I must also share the lowest point of the trip, and possibly my entire life before this post ends, however. On our 4th day wild camping we'd finished a long day on the bike, having cycled just shy of 100km, and everything was sweaty and dirty. I had to venture into the woods to answer natures call, and whilst squatting like a dog to take a poo, the feet can accidently intrude on the location of the poo, and led to the lowest point of my life. Basically, I shat on my foot. With no hot shower or even running water to clean myself, I had to make do with baby wipes.

On that note, its time to conclude this weeks events. We're in Nimes for another night and planning on getting to the farm by the weekend. I wish we had longer to discover Nimes, its a really beautiful city with some well preserved classical buildings from the Roman Empire. We briefly met a couple of Americans last night who were here working with the church of Jesus Christ. It was strange to meet them, as I'm a firm atheist and believe religion is the root of all evil, but I really liked them.

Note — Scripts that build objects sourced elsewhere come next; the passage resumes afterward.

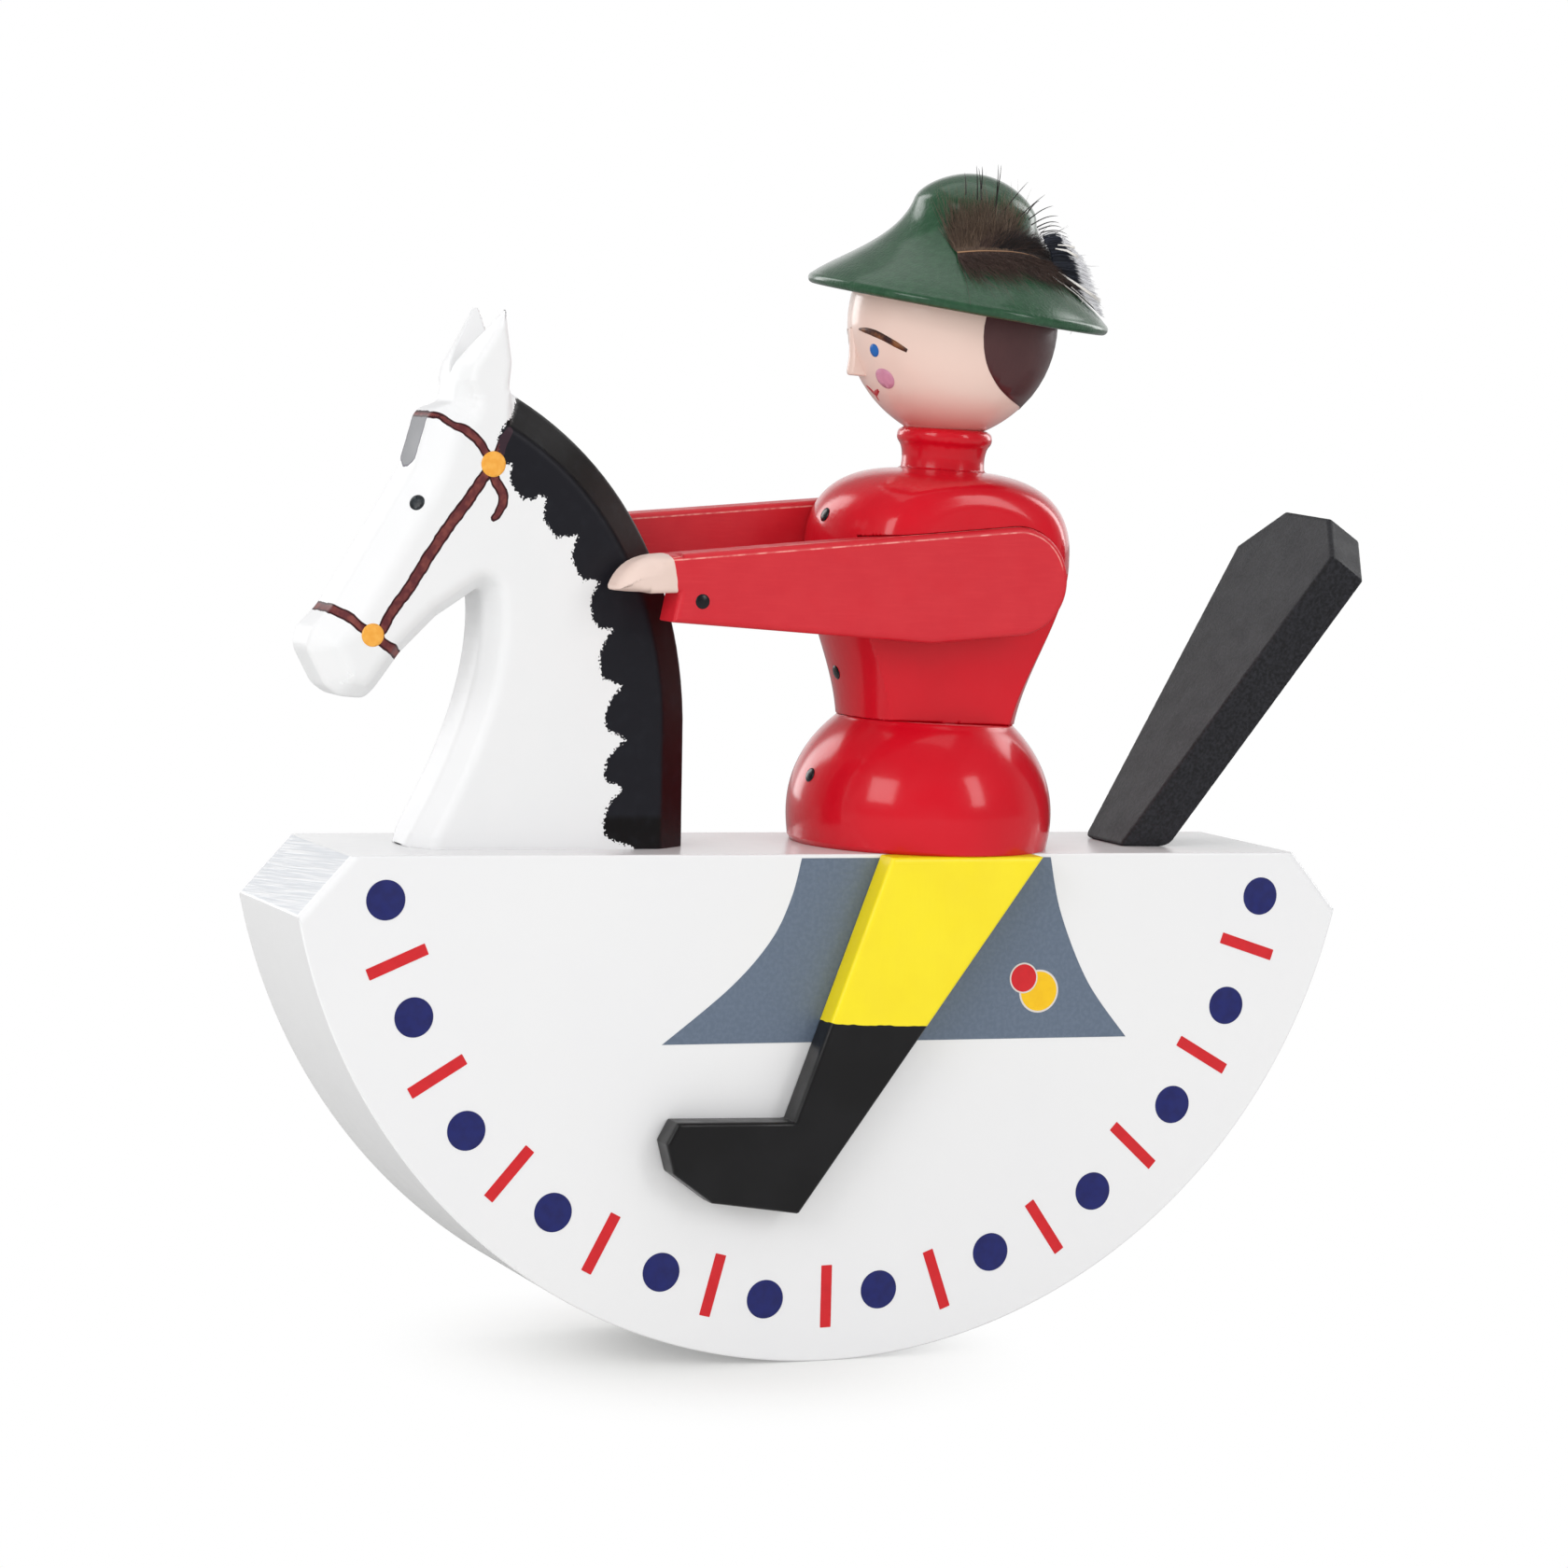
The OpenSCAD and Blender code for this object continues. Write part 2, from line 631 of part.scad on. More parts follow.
leg_dowel_in = 8;
leg_dowel_up = 3;
thigh_x = rider_x - thigh_ahead;
leg_shares = [[-0.24, -1], [-0.342, -0.985], [-0.501, -0.962], [-0.62, -0.877], [-0.645, -0.79],
    [-0.614, -0.732], [-0.265, -0.739]];
leg_outline = concat([[0, 0], [thigh_w, 0]], leg_shares * leg_h);
leg_dowel_points = [[0.304 * thigh_w, -0.2 * leg_h], [-0.288 * leg_h, -0.86 * leg_h]];

// Frame of a leg: +X back, +Z up, +Y outwards from the rocker's side.
module leg_place(side) {
    translate([thigh_x, side * rocker_t / 2, deck_z]) mirror([0, side < 0 ? 1 : 0, 0]) children();
}

module leg_dowel_at(side, p) {
    leg_place(side) translate([p[0], 0, p[1]]) rotate([-90, 0, 0]) children();
}

module leg(side) {
    difference() {
        leg_place(side) mirror([0, 1, 0]) rotate([90, 0, 0]) linear_extrude(leg_t) polygon(leg_outline);
        for (p = leg_dowel_points)
            leg_dowel_at(side, p) dowel(leg_dowel_d + 2 * glue_gap, 1, leg_dowel_up + glue_gap);
    }
}

module left_leg() {
    color("gold") leg(-1);
}

module right_leg() {
    color("gold") leg(1);
}

module leg_dowel(side, p) {
    color("burlywood") leg_dowel_at(side, p) dowel(leg_dowel_d, leg_dowel_in, leg_dowel_up);
}

module left_thigh_dowel() {
    leg_dowel(-1, leg_dowel_points[0]);
}

module left_boot_dowel() {
    leg_dowel(-1, leg_dowel_points[1]);
}

module right_thigh_dowel() {
    leg_dowel(1, leg_dowel_points[0]);
}

module right_boot_dowel() {
    leg_dowel(1, leg_dowel_points[1]);
}

rocker();
horse();
tail();
hips();
torso();
head();
nose();
hat();
feather_quill();
feather_down();
feather_vane();
left_arm();
right_arm();
left_leg();
right_leg();
front_neck_dowel();
rear_neck_dowel();
tail_dowel();
spine_dowel();
head_dowel();
hat_dowel();
left_shoulder_dowel();
right_shoulder_dowel();
left_thigh_dowel();
left_boot_dowel();
right_thigh_dowel();
right_boot_dowel();
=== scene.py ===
"""Looks of a wooden balancing rider toy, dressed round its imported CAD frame.

Sizes are millimetres in the CAD frame, and meshes are written in metres. The horse looks along -X,
the rider's left side is -Y and +Z is up.
"""

import logging
import math
from dataclasses import dataclass
from enum import Enum
from functools import partial
from typing import Callable, Optional, Sequence

import bmesh
import bpy
import numpy as np
from mathutils import Matrix, Vector
from mathutils.geometry import delaunay_2d_cdt


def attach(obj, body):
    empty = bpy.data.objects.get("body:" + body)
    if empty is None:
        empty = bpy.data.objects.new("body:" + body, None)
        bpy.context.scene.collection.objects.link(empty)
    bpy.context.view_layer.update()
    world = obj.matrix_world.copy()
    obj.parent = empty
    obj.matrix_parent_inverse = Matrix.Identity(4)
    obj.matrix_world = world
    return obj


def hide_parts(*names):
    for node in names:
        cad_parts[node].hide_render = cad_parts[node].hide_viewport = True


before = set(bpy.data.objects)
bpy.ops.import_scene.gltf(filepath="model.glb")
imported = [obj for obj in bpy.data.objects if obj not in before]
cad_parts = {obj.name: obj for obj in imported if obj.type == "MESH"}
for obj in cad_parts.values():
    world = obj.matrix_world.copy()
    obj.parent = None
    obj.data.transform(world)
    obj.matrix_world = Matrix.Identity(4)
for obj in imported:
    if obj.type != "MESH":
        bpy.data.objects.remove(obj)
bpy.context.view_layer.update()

log = logging.getLogger("rider_toy")
MM = 0.001
SEED = 11
# Shared measures: the step that slopes are taken over, a distance that counts as outside, how deep paint is
# sunk, and how close points are when they are merged, which is in metres.
SLOPE_STEP = 0.02
OUTSIDE = -9.0
SUNK = 0.08
WELD = 1e-7
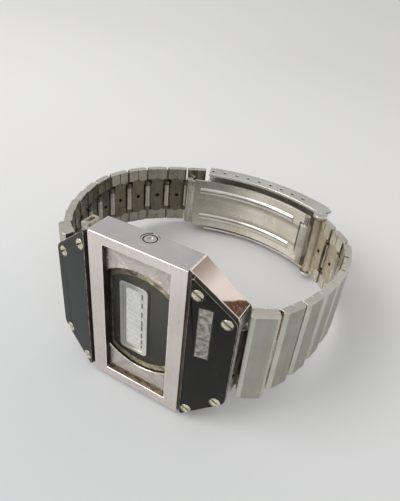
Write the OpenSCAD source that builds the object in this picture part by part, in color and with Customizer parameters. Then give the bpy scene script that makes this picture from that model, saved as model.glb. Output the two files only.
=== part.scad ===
// Digital wrist watch on a folded link bracelet, standing on its side.
// Lengths in millimetres. Built in the frame of the dial, then leaned as it stands.
// Built upright as: x from 12 to 6 o'clock, y from the dial front to the clasp, z to 3 o'clock.

/* [Case] */
// length of the middle block along the display
case_length = 36; // [35:0.5:37]
// width of the middle block
block_width = 20.95; // [20:0.05:22]
// depth of the block, front to back
block_depth = 6.1; // [5.9:0.1:6.6]
// reach of each sloping wing past the block
wing_reach = 9.07; // [8.8:0.01:9.6]
// height of the wing at its outer end
wing_end_height = 21.2; // [20.6:0.1:22]

/* [Window] */
// width of the front recess
window_width = 14.5; // [13.5:0.1:15]
// length of the front recess
window_length = 31.6; // [30:0.1:32]
// radius of the round cut-out under the window
cutout_radius = 12.1; // [11.5:0.05:12.2]

/* [Bracelet] */
// distance between two hinges of the bracelet
link_pitch = 5.6; // [5.5:0.02:5.7]
// bracelet width next to the case
strap_width_case = 21; // [20:0.2:21]
// bracelet width next to the clasp
strap_width_clasp = 16; // [15.6:0.2:17]
// radius of the rolled hinges
roll_radius = 0.9; // [0.82:0.02:0.92]

/* [Clasp] */
// width of the inner blade
blade_width = 14.2; // [13:0.2:14.4]
// number of setting holes in each side wall
hole_count = 9; // [5:1:9]

/* [Buttons] */
// radius of the push-piece head
button_radius = 1.75; // [1.5:0.05:1.9]

/* [Hidden] */
$fn = 48;

STEEL = [0.78, 0.77, 0.75];
DARK = [0.10, 0.10, 0.10];
BRASS = [0.72, 0.60, 0.34];

// clearances
run_gap = 0.05;
slip_gap = 0.1;

// case sizes
bx = block_width / 2;
bz = case_length / 2;
wx = bx + wing_reach;
wz = wing_end_height / 2;
wing_front_0 = 0.65;
wing_front_1 = 2.6;
wing_back_1 = block_depth + 0.9;
wing_slope = atan((wing_front_1 - wing_front_0) / wing_reach);
wing_run = wing_reach / cos(wing_slope);
recess_depth = 1.2;
wx2 = window_width / 2;
cavity_top = 2.6;
cavity_radius = 12.6;
back_y = block_depth;
back_radius = 13.5;
back_plate = 1.2;
boss_radius = 11;
back_total = 2.4;

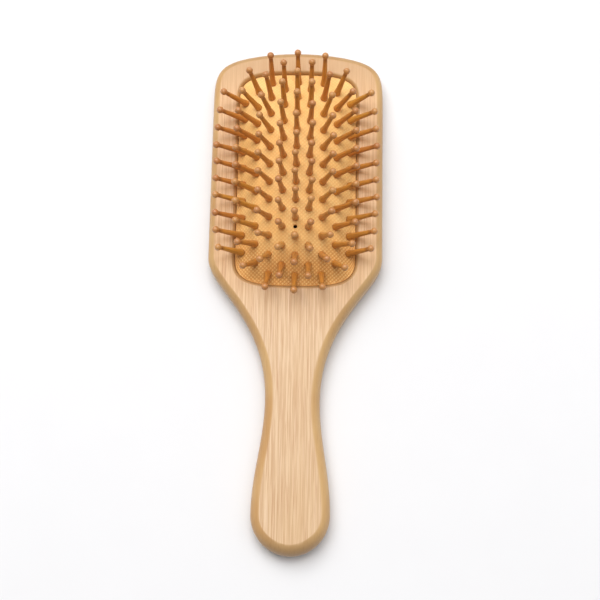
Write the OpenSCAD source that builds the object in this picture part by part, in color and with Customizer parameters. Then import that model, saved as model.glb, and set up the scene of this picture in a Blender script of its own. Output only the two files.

Meeting them reminded me of a famous quote by Steven Weinberg: "With or without religion, you'd have good people doing good things and evil people doing bad things, but for good people to do bad things, it takes religion". I suppose this quote isn't really that applicable as they weren't fundamentalist terrorists, but still. They were nice and it was good to meet them, I just wish I could have chatted to them for longer about why they believe the Earth is 5,000 years old.

Thanks for a few comments last week, its nice to know who's following. Accordi
ng to my blog statistics I've had well over a thousand page views which baffled me, I only thought it was a handful of friends and family that were following, but keep them coming!